### Records to process ###
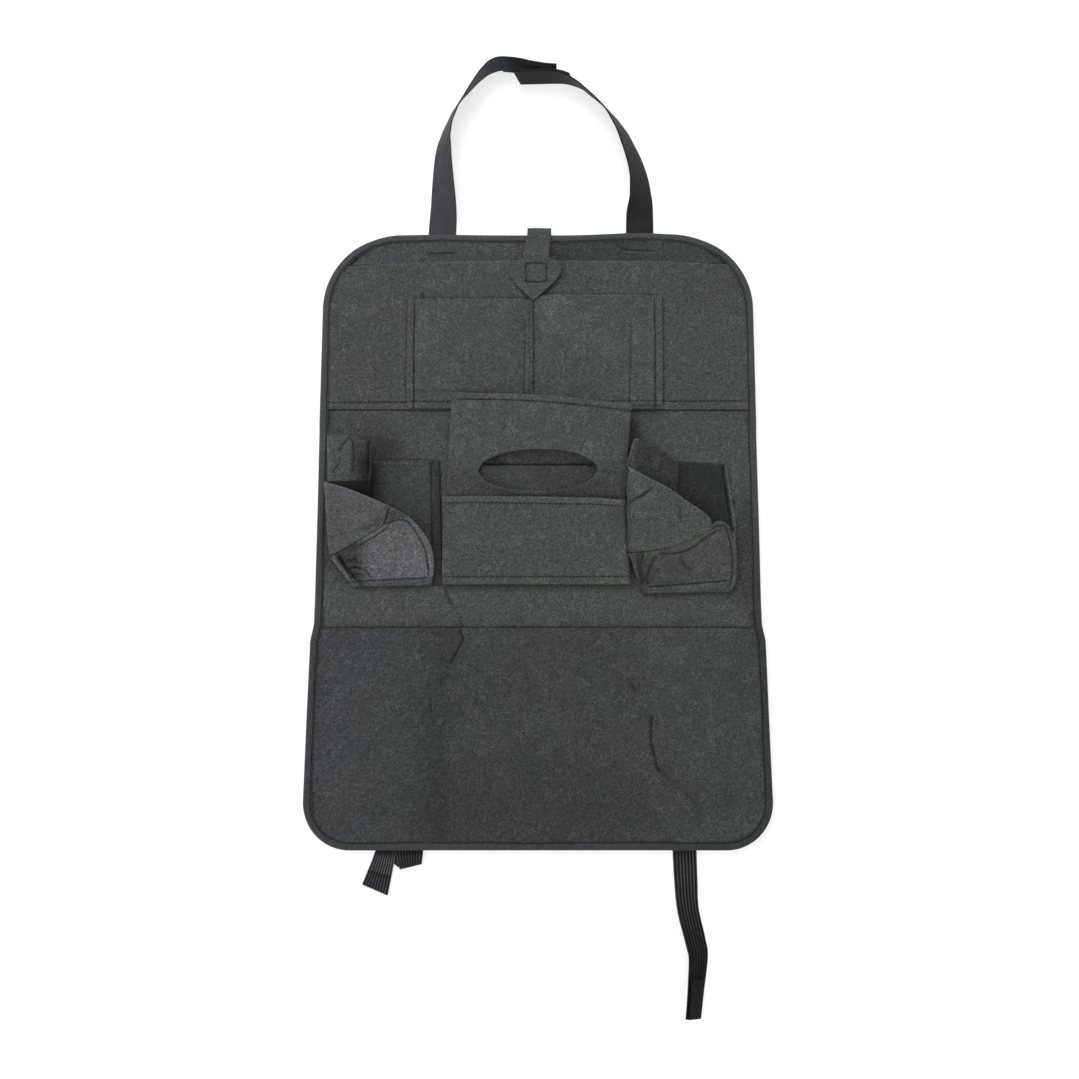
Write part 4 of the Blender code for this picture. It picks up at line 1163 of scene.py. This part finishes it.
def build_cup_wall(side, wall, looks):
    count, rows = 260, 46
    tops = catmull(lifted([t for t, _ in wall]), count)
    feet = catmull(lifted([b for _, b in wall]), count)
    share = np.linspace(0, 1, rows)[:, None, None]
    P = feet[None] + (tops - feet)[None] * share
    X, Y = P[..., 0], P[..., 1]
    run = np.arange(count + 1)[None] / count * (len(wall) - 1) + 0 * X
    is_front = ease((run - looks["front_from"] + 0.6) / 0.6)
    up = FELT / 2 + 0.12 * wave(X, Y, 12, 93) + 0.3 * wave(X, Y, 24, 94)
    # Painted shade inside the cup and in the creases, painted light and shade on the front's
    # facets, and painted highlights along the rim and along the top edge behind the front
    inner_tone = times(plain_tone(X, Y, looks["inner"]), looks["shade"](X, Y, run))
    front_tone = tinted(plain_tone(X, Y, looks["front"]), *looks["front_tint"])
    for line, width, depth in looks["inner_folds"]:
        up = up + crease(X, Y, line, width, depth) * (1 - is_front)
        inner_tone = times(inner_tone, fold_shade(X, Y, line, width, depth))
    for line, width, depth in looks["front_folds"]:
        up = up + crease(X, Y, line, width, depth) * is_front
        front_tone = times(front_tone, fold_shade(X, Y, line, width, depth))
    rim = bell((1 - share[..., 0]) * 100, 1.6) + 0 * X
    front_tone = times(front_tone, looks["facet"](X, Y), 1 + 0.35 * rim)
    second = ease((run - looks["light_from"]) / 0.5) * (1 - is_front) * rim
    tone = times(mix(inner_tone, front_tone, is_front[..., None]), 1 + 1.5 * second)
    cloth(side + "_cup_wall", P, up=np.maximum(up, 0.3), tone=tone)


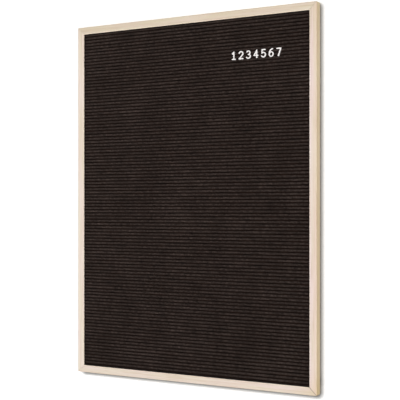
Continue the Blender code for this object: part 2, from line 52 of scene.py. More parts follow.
###
§ **Objective**
Above are some records; repeat all of them exactly.

§ **The response**
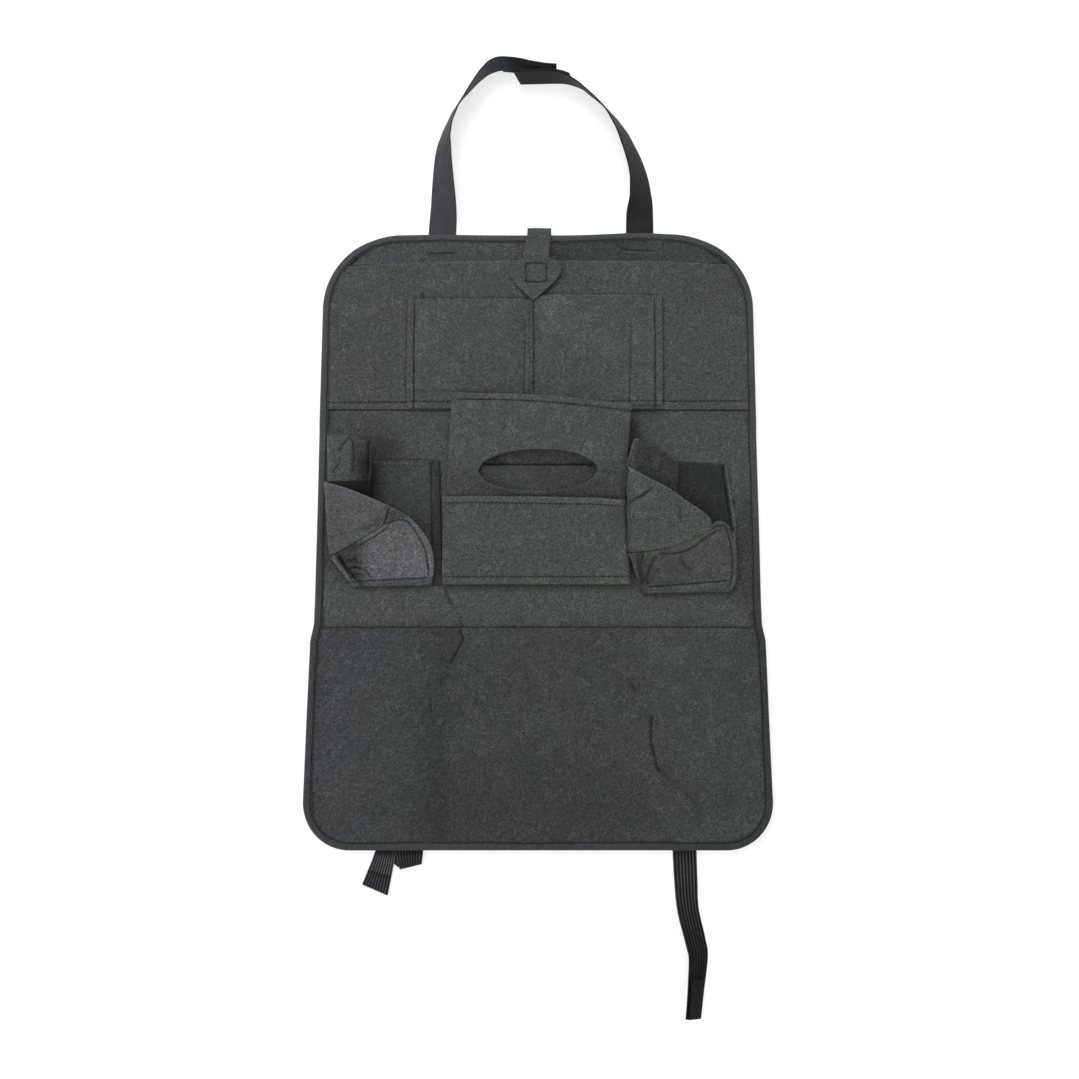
Write part 4 of the Blender code for this picture. It picks up at line 1163 of scene.py. This part finishes it.
def build_cup_wall(side, wall, looks):
    count, rows = 260, 46
    tops = catmull(lifted([t for t, _ in wall]), count)
    feet = catmull(lifted([b for _, b in wall]), count)
    share = np.linspace(0, 1, rows)[:, None, None]
    P = feet[None] + (tops - feet)[None] * share
    X, Y = P[..., 0], P[..., 1]
    run = np.arange(count + 1)[None] / count * (len(wall) - 1) + 0 * X
    is_front = ease((run - looks["front_from"] + 0.6) / 0.6)
    up = FELT / 2 + 0.12 * wave(X, Y, 12, 93) + 0.3 * wave(X, Y, 24, 94)
    # Painted shade inside the cup and in the creases, painted light and shade on the front's
    # facets, and painted highlights along the rim and along the top edge behind the front
    inner_tone = times(plain_tone(X, Y, looks["inner"]), looks["shade"](X, Y, run))
    front_tone = tinted(plain_tone(X, Y, looks["front"]), *looks["front_tint"])
    for line, width, depth in looks["inner_folds"]:
        up = up + crease(X, Y, line, width, depth) * (1 - is_front)
        inner_tone = times(inner_tone, fold_shade(X, Y, line, width, depth))
    for line, width, depth in looks["front_folds"]:
        up = up + crease(X, Y, line, width, depth) * is_front
        front_tone = times(front_tone, fold_shade(X, Y, line, width, depth))
    rim = bell((1 - share[..., 0]) * 100, 1.6) + 0 * X
    front_tone = times(front_tone, looks["facet"](X, Y), 1 + 0.35 * rim)
    second = ease((run - looks["light_from"]) / 0.5) * (1 - is_front) * rim
    tone = times(mix(inner_tone, front_tone, is_front[..., None]), 1 + 1.5 * second)
    cloth(side + "_cup_wall", P, up=np.maximum(up, 0.3), tone=tone)


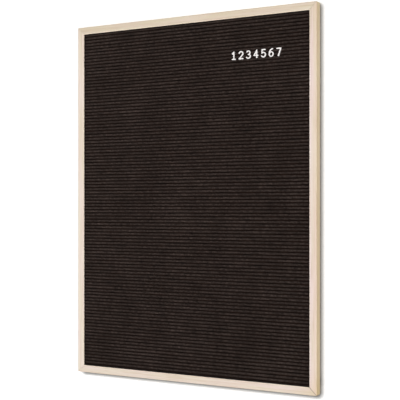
Continue the Blender code for this object: part 2, from line 52 of scene.py. More parts follow.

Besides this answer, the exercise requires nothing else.